14. Learned counsel for the appellant very strenuously relied upon paras 10,

11 and 24 of the judgment in Cofex Exports Ltd. (supra) to argue that the plea

of adjustment can only be permitted if the adjustment takes place by means of

a proper entry/document prior to filing of the written statement and since in

the present case, no adjustment had taken place prior to filing of the written

statement as the bank guarantees were encashed subsequent to filing of the

written statement, the plea of adjustment should be disallowed. Of course,

there seem to be observations in the aforesaid paragraphs of Cofex Exports

Ltd. (supra), which seem to suggest that the adjustment takes place prior to

filing of the written statement, we would however, take this opportunity to

explain those observations that what is really stated in those paragraphs is that

the adjustment is a fact/ an aspect which is mentioned in the written statement

as the record of a factum which has taken place i.e. adjustment takes place de

hors the written statement and the written statement refers to the factum of

adjustment having already taken place, but that is all and that does not mean

adjustment must, as a necessity take place at a point of time before filing of

the suit or filing of the written statement by an entry or other document as a

completed event. It is in context as explained by us that the observations in

paras 10, 11 and 24 of the judgment in Cofex Exports Ltd. (supra) have to be

read. We have already made observations that even with respect to the

defence of payment, the defendant has to prove the same during the course of

trial and the Court has to adjudicate on the defence of payment and therefore,

if the defence of adjustment is pleaded in the written statement, similarly it has

to be adjudicated like a plea of payment (unlike a plea of equitable set-off) and

thus there is no requirement of existence of an entry or document before filing

of the written statement as is sought to be urged on behalf of the appellant.

All that is required to be mentioned in a written statement qua adjustment

would be existence of entitlement for disentitling the claim of the plaintiff for

amounts on account of claims of the defendant which will extinguish the

claims of the plaintiff because of the fact that the defendant has moneys in

his/its pocket and he/it is not the one who has come to the Court seeking

recovery. The endeavour on behalf of the appellant to mix up the concepts of

equitable set-off with adjustment i.e. it is necessary for the plea of adjustment

that there should a crystallization of dues and existence of liquidated agreed

amounts and which only thereafter can be adjusted, is an argument without

merit because in law the defences of payment, adjustment and equitable set off

are distinct and separate depending upon the facts in each particular case. So

far as the plea of adjustment is concerned the same can be taken up even when

the defendant after filing of the written statement comes into possession of the

moneys of the plaintiff and which amounts the defendant pleads to have been

used for adjustment of its claims. The facts of the present case also show that

it is necessary to understand the observations made in paras 10, 11 and 24 of

the judgment of Cofex Exports Ltd. (supra) for the written statement only to

contain the record/statement of the factum of adjustment and not that

adjustment has to take place prior to filing of the written statement and if the

defendant in a suit receives amounts from/of the plaintiff in his hands

subsequent to the filing of the suit, surely it can retain such monies and claim

adjustment with respect to such monies. If we were to agree with the strict

interpretation and the argument as urged on behalf of the appellant that

adjustment can only take place on or before filing of the written statement,

then the defendant in a suit will be prevented from claiming adjustment with

respect to the moneys it has received during the pendency of the litigation and

will have to file a suit although moneys are already in the pocket of the

defendant, and accordingly we refuse to give such interpretation as advanced

by the appellant. We, therefore, hold that the respondent was perfectly

justified in taking up a defence thereby claiming that the amounts which were

claimed by the appellant were not payable because the monies which the

respondent received during the pendency of the arbitration proceedings by

encashment of the bank guarantees were amounts which were validly

available with it for sustaining its defence of adjustment and thereby

extinguishing the claim of the appellant.

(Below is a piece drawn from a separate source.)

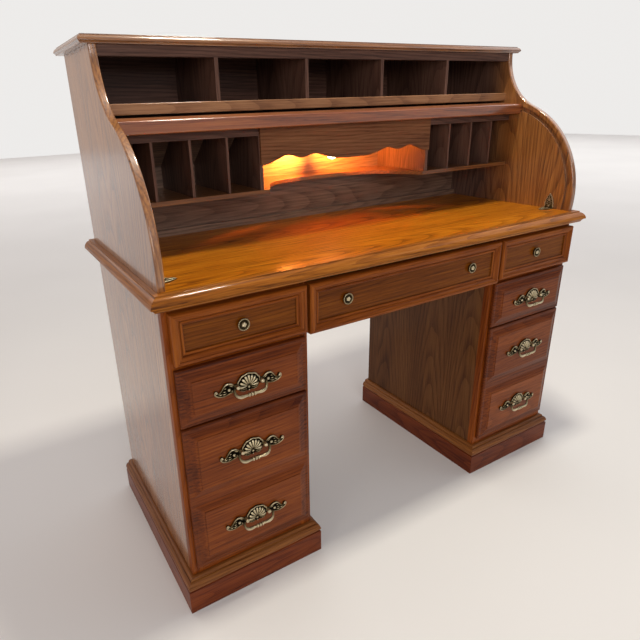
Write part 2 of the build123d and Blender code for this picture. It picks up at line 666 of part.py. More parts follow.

15. The argument on behalf of the appellant that the respondent only had a

right of withholding and not appropriation in view of the judgments of the

Supreme Court in Raman Iron Foundry and M.H. Kamaluddin Ansari

(Supra) is based on a misreading of the said judgments as the observations of

the right to withhold only and not to appropriate in the said judgments are

made only in the context and qua the stage of deciding of the interim

injunction applications and that at such interim stage there cannot take place

appropriation/adjustment. However, the third argument urged on behalf of the

appellant is answered by that very argument as the aspect of

adjustment/appropriation can take place on due adjudication and which due

adjudication is done subsequently at the time of passing of the Award i.e. after

due adjudicatory process in the arbitration proceedings.

16. The argument that the learned Single Judge could not have interfered

with the Award as the scope of interference is limited overlooks the fact that

in terms of Section 28 of Arbitration and Conciliation Act, 1996 the Arbitrator

has to apply the law of the land and it is no longer res integra that an Award in

violation of law (in this case, in violation of the law entitling adjustment) is

against public policy and can be interfered with by the Courts. Refusal to

apply the law of adjustment is also a perversity causing grave injustice

entitling interference with the Award.

17. In so far as the aspect that there have, in fact, taken place breaches of

contract by both the parties, and more so by the appellant, thereby entitling the

respondent to make claims for losses suffered by it under different heads of

delays in supplying of the engineering drawings, machinery and personnel for

supervision and erection, we may for the record state that such findings of fact

of the Arbitrator have not been challenged by either of the parties before us

and in fact could also not have been challenged inasmuch as the Arbitrator is

the final authority for arriving at findings of facts on the basis of the evidence

which has been led before him.

18. An appellate Court will only interfere with the findings and conclusions

of a Court below only if the findings and conclusions are wholly illegal or

perverse. Merely because two views are possible, an appellate Court will not

substitute its findings and conclusions for the findings and conclusions of the

Court below. In any case, we are of the same considered view as of the

learned Single Judge inasmuch as substantial justice must always prevail over

technicalities and forms.

19. In view of the above, we do not find that there is any merit in the

appeal, which is accordingly dismissed, leaving the parties to bear their own

costs.

VALMIKI J. MEHTA, J.

APRIL 26, 2012                                 SANJAY KISHAN KAUL, J.